■ What you need to do ■
Output the lines below exactly, please, from the first line until the line with "# millimetres above", counting both.

■ Data ■
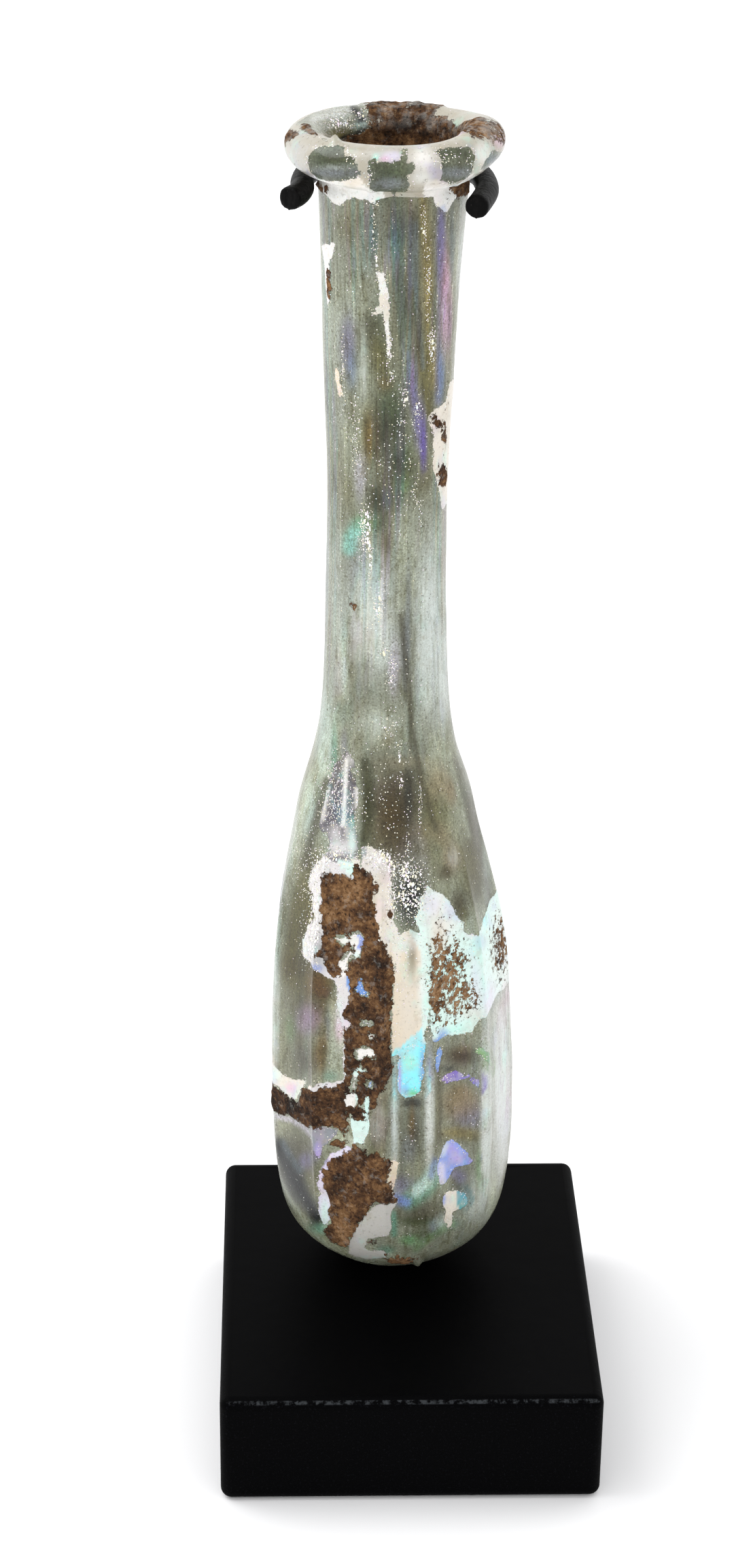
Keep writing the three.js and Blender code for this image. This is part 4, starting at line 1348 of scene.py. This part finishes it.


# %% [markdown]
# Weathered glass is three finishes that meet along ragged edges. Under everything is the glass itself:
# cloudy, so most of the light that passes through it is blurred. On top of it lie films that let no
# light through, and on those the soil. A mask chooses between them, point by point: it is the distance
# that was laid on the glass, plus noise that frays its edge. First come the colours: the hues of the
# rainbow, soil from wet to dry, and the tints of the painted glints. Four heights on the flask, in
# millimetres above the floor, say where the neck and the lip begin.

# %% Colours of weathering and of painted glints
RAINBOW = [
    (0.32, linear("lilac")), (0.40, linear("cornflower")), (0.47, linear("turquoise")),
    (0.52, linear("pale green")), (0.58, linear("gold")), (0.64, linear("pink")), (0.72, linear("lilac")),
]
SOIL = [
    (0.28, (0.008, 0.005, 0.004)), (0.40, (0.032, 0.016, 0.009)), (0.51, (0.095, 0.045, 0.020)),
    (0.62, (0.225, 0.118, 0.050)), (0.78, (0.420, 0.260, 0.140)),
]
GLINT = [
    (0.1, (1.0, 0.98, 0.9)), (0.4, (1.0, 0.9, 0.62)), (0.6, (0.85, 0.98, 1.0)), (0.8, (1.0, 0.86, 0.95)),
]
NECK_BEGINS = (104, 145)
NECK_ENDS = (186, 190)
LIP_BEGINS = (187, 190)
LIP_TOP = (191, 195)
CLEARNESS = 0.36
print(len(RAINBOW), "hues,", len(SOIL), "tones of soil")

# %% [markdown]
# The washes give the glass its colour. Its outer layers are as thin as a wave of light, which is where
# old glass has its rainbow from. Here a slow noise picks a hue from a ramp, and a noise that is
# stretched upwards picks one for the fine lines on the neck. Clouds, threads of glass and sand then
# lighten and darken the colour by multiplying it.

# %% Colour of the glass
def glass_paint(f, striae, neck, hue):
    """Washes with hues, clouds, threads and sand over them."""
    sand = f.noise(0.26, 2)
    lines = f.step(f.noise(5, 2, stretch=6), 0.47, 0.6) * (neck * 0.26 + 0.06)
    glass = f.attribute("glass colour", "Color")
    glass = f.paint(f.step(f.noise(9, 2, stretch=3), 0.47, 0.7) * 0.2, glass, hue, "COLOR")
    glass = f.paint(lines, glass, f.ramp(f.noise(1.1, 2, stretch=45), RAINBOW), "COLOR")
    for share, shade in (
        (f.step(f.noise(6, 3, stretch=2), 0.5, 0.72), (1.3, 1.3, 1.25)),
        (f.step(f.noise(1.1, 4, stretch=3), 0.48, 0.72), (0.68, 0.66, 0.56)),
        (f.step(striae, 0.58, 0.66) * (neck * 0.6 + 0.25), (1.5, 1.5, 1.45)),
        (f.step(striae, 0.43, 0.35) * (neck * 0.6 + 0.3), (0.62, 0.6, 0.52)),
        (f.step(f.noise(0.7, 5, stretch=2, rough=0.7), 0.54, 0.66), (0.74, 0.73, 0.68)),
        (f.step(sand, 0.54, 0.66), (0.6, 0.57, 0.48)),
        (f.step(sand, 0.44, 0.34), (1.45, 1.45, 1.42)),
    ):
        glass = f.paint(share, glass, shade, "MULTIPLY")
    return glass


# %% [markdown]
# A film keeps its own colour, with rainbow, grey and brown places in it, and where it glitters most it
# falls into silver strands. The sparkles are painted glints: flakes that stand at all angles, given pale
# white, gold, blue and pink colours. Each is one cell of a pattern of cells, and the cell's own random
# value decides whether it shines. That value is compared with how dense the glitter is.

# %% Colour of the films
def film_paint(f, crumbs, glitter, hue):
    """Film colour with hues, stains and strands."""
    skin = f.attribute("film colour", "Color")
    skin = f.paint(f.step(f.noise(3.5, 3), 0.45, 0.7) * 0.28, skin, hue)
    skin = f.paint(f.step(f.noise(1.6, 5), 0.47, 0.7) * 0.3, skin, linear("stone"))
    skin = f.paint(f.step(f.noise(2.4, 5, rough=0.7), 0.56, 0.68) * 0.25, skin, linear("tan"))
    skin = f.paint(f.step(crumbs, 0.56, 0.66) * (glitter * 0.55 + 0.2), skin, linear("smoke"))
    strands = f.step(f.noise(0.3, 4, stretch=9, rough=0.7), 0.57, 0.65) * f.step(glitter, 0.35, 0.7)
    return f.paint(strands * 0.8, skin, linear("white"))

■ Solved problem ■
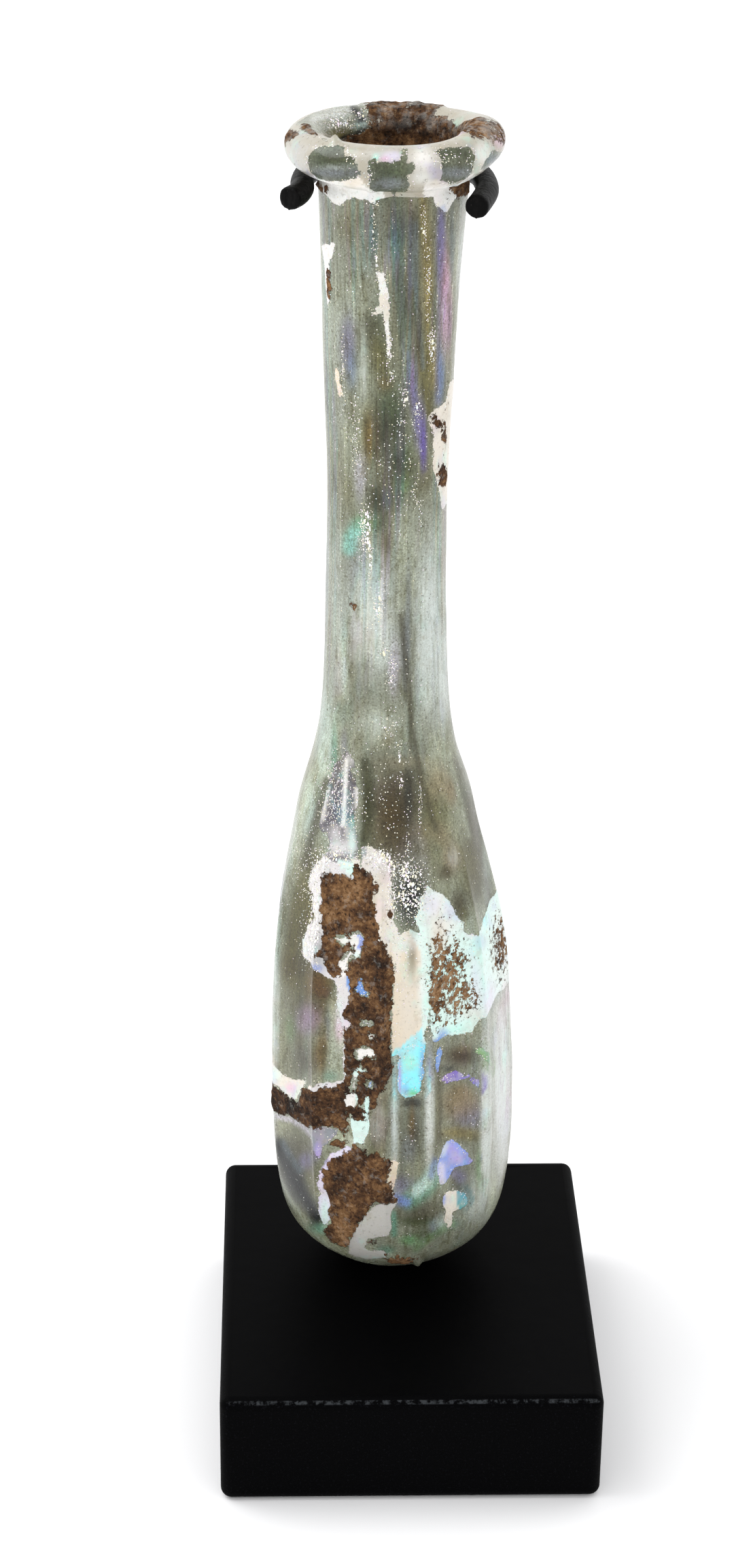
Keep writing the three.js and Blender code for this image. This is part 4, starting at line 1348 of scene.py. This part finishes it.


# %% [markdown]
# Weathered glass is three finishes that meet along ragged edges. Under everything is the glass itself:
# cloudy, so most of the light that passes through it is blurred. On top of it lie films that let no
# light through, and on those the soil. A mask chooses between them, point by point: it is the distance
# that was laid on the glass, plus noise that frays its edge. First come the colours: the hues of the
# rainbow, soil from wet to dry, and the tints of the painted glints. Four heights on the flask, in
# millimetres above the floor, say where the neck and the lip begin.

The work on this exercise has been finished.